La friction entre les protagonistes vient de cette appétence et des logiques qui se chevauchent. Mais le moment saisi pour ouvrir les « hostilités » n’avantage pas le patron de la Sedima. Seul contre tous ? En pleine saison hivernale, toute tentative d’accaparement de terres est non seulement mal vue et mal appréciée mais elle véhicule aussi une méprise des saisons. Car, priver les agriculteurs de lopins de terre alors que les pluies sont déjà au rendez-vous frise l’insouciance tout en traduisant une surprenante naïveté.

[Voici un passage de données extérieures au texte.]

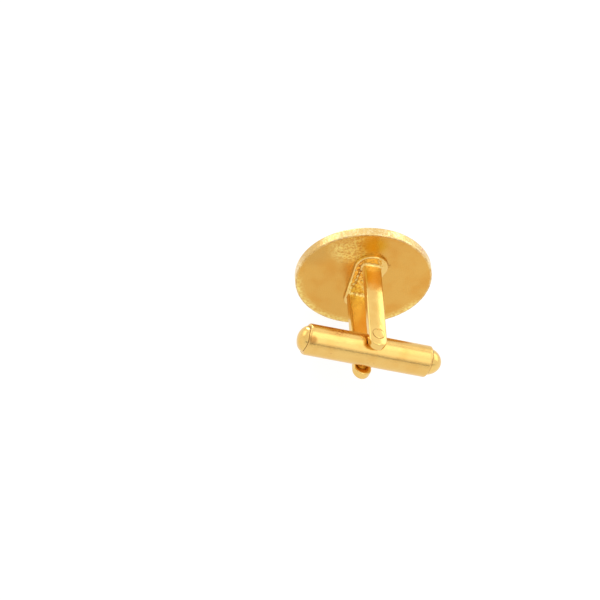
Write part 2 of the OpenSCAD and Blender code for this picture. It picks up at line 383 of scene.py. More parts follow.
def new_group(name, inputs, outputs):
    """A shader node group with named sockets, and its input and output nodes."""
    group = bpy.data.node_groups.new(name, "ShaderNodeTree")
    for label, value in inputs.items():
        kind = "Float" if np.isscalar(value) else "Color" if len(value) == 4 else "Vector"
        socket = group.interface.new_socket(label, in_out="INPUT", socket_type="NodeSocket" + kind)
        socket.default_value = value
    for label, kind in outputs.items():
        group.interface.new_socket(label, in_out="OUTPUT", socket_type="NodeSocket" + kind)
    return group, place(group, "NodeGroupInput").outputs, place(group, "NodeGroupOutput").inputs


def noise(tree, vector, per_mm, detail=2.0, rough=0.5):
    """Noise from 0 to 1 over a vector in millimetres."""
    return place(tree, "ShaderNodeTexNoise", {"Vector": vector, "Scale": per_mm, "Detail": detail,
                                              "Roughness": rough}).outputs["Fac"]


def remap(tree, value, low, high, to_low=0.0, to_high=1.0):
    """A value moved from one range to another in a smooth step, and held at the ends."""
    return place(tree, "ShaderNodeMapRange", {
        "Value": value, "From Min": low, "From Max": high, "To Min": to_low, "To Max": to_high},
        interpolation_type="SMOOTHSTEP").outputs[0]


def times(tree, one, other, operation="MULTIPLY"):
    """Two values multiplied, or joined by another operation."""
    return place(tree, "ShaderNodeMath", {0: one, 1: other}, operation=operation).outputs[0]


def mixed(tree, share, one, other):
    """One colour passing into another as the share goes from 0 to 1."""
    return place(tree, "ShaderNodeMix", {"Factor": share, "A": one, "B": other},
                 data_type="RGBA").outputs["Result"]


def point_mm(tree):
    """The point of the surface in millimetres."""
    return place(tree, "ShaderNodeVectorMath", {0: place(tree, "ShaderNodeTexCoord").outputs["Object"],
                                                "Scale": 1 / MM}, operation="SCALE").outputs[0]


def stretched(tree, point, factors):
    """A point multiplied by a factor along each axis."""
    return place(tree, "ShaderNodeVectorMath", {0: point, 1: factors}, operation="MULTIPLY").outputs[0]


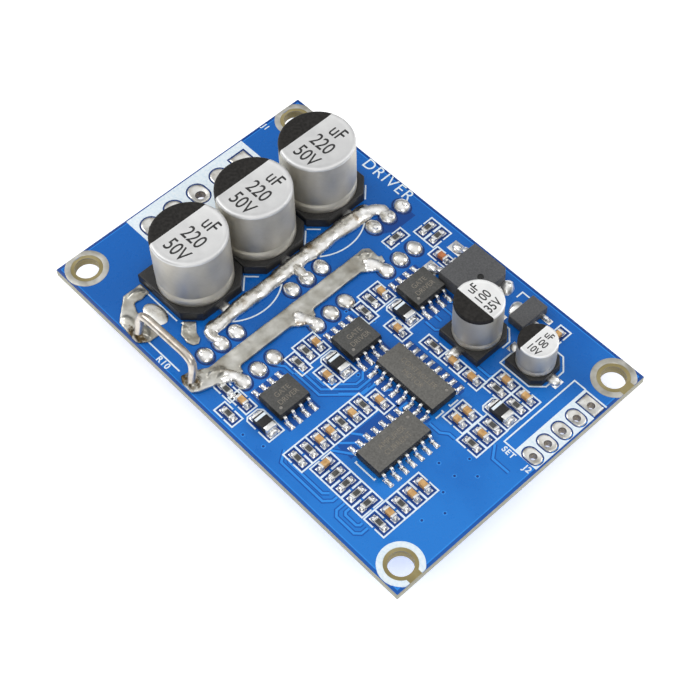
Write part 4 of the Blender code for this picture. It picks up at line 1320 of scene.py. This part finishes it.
# %% Build the small regulator
low, high = measured("logic_supply_regulator")
LOGIC_X, LOGIC_Y = 47.1, 38.1
body = block((-1.25, -2.25, 0.05), (1.25, 2.25, high.z), 0.1, segments=3)
add_piece("logic_supply_regulator_case", body, [PACKAGE_EPOXY], ["logic_supply_regulator"],
          LOGIC_X, LOGIC_Y)
metal = bmesh.new()
for index, y in enumerate((-1.5, 0, 1.5)):
    add_to(metal, block((0.8, y - 0.23, 0.06), (2.0, y + 0.23, 0.42), 0.06))
    add_to(metal, mound((0.42, 0.36), 0.34, index, 1.1, 0.2, finish=1), 2.1, y, 0.05)
    add_to(metal, tin_pad((1.2, y - 0.4), (2.7, y + 0.4)))
add_to(metal, block((-1.9, -0.85, 0.05), (-0.8, 0.85, 0.42), 0.06))
add_to(metal, mound((1.15, 1.2), 0.55, 5, 0.6, 0.2, finish=1), -1.75, 0, 0.04)
add_piece("logic_supply_regulator_metal", metal, [PLATED, FRESH_SOLDER], ["logic_supply_regulator"],
          LOGIC_X, LOGIC_Y, sharp=50)
print("small regulator ready")

# %% [markdown]
# ## Can capacitors
# A drawn aluminium can stands on a square plastic base with two cut corners. Its rim is rounded, and a
# groove near the bottom holds the seal. Ink covers one side of the top to mark the minus lead: the ink
# also runs down over the rim, so the finish decides by place where the metal is black. The value is
# printed on the bare part.

# %% Aluminium with an ink segment
def can_finish(name, radius, top, edge, shine):
    """Satin aluminium. Below the rim the wall is painted darker and warmer than the top, a painted shade that
    also offsets the board's blue reflected in it. Left of `edge` and above the rim it is black ink.
    """
    finish = new_finish(name, Specular_IOR_Level=0.2)
    metal = ramp(finish, speckle(finish, 2.5, 4), (0.3, [c * shine for c in (0.8, 0.8, 0.8)]),
                 (0.7, [c * shine for c in (0.9, 0.9, 0.895)]))
    # Painted shade: the wall is darker and warmer than the top.
    wall = ramp(finish, speckle(finish, 2.5, 4), (0.3, (0.63, 0.605, 0.54)), (0.7, (0.69, 0.665, 0.6)))
    ink = ramp(finish, speckle(finish, 0.4, 6), (0.3, (0.012, 0.011, 0.01)), (0.7, (0.03, 0.028, 0.026)))
    place = add_node(finish, "SeparateXYZ", Vector=millimetres(finish)).outputs
    left = maths(finish, "LESS_THAN", place["X"], edge)
    high = maths(finish, "GREATER_THAN", place["Z"], top - 0.2 * radius - 0.1)
    inked_part = maths(finish, "MULTIPLY", left, high)
    on_top = maths(finish, "GREATER_THAN", place["Z"], top - 0.08 * radius)
    bare = mixed(finish, on_top, wall, metal)
    wire(finish, mixed(finish, inked_part, bare, ink), "Base Color")
    wire(finish, maths(finish, "SUBTRACT", 1.0, inked_part), "Metallic")
    wire(finish, spread(finish, speckle(finish, 0.6, 4), 0.5, 0.62), "Roughness")
    raise_surface(finish, speckle(finish, 0.12, 5), 0.01, 0.6)
    return finish


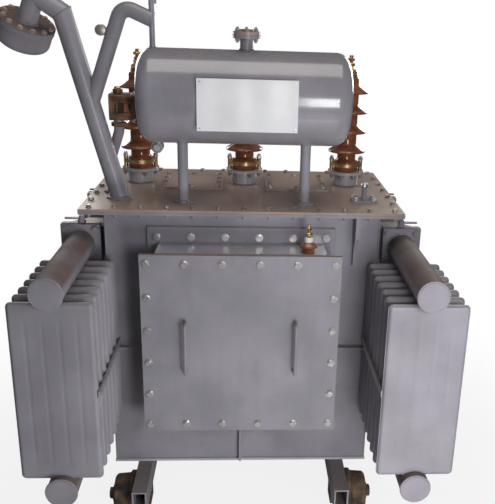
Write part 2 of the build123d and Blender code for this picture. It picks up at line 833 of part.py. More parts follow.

Ce que comprenant, les pouvoirs publics ont utilisé sans succès les moyens de persuasion avant de s’apercevoir que les rebondissements ont aiguisé les radicalités des villageois qui ont reçu une flopée de soutiens venant des professionnels du lobbying. Du coup le conflit s’amplifie. Par médias interposés, les acteurs alignent arguments contre arguments dans l’ultime but de gagner à leur causes des voix autorisées ou des personnalités marquantes ou influentes.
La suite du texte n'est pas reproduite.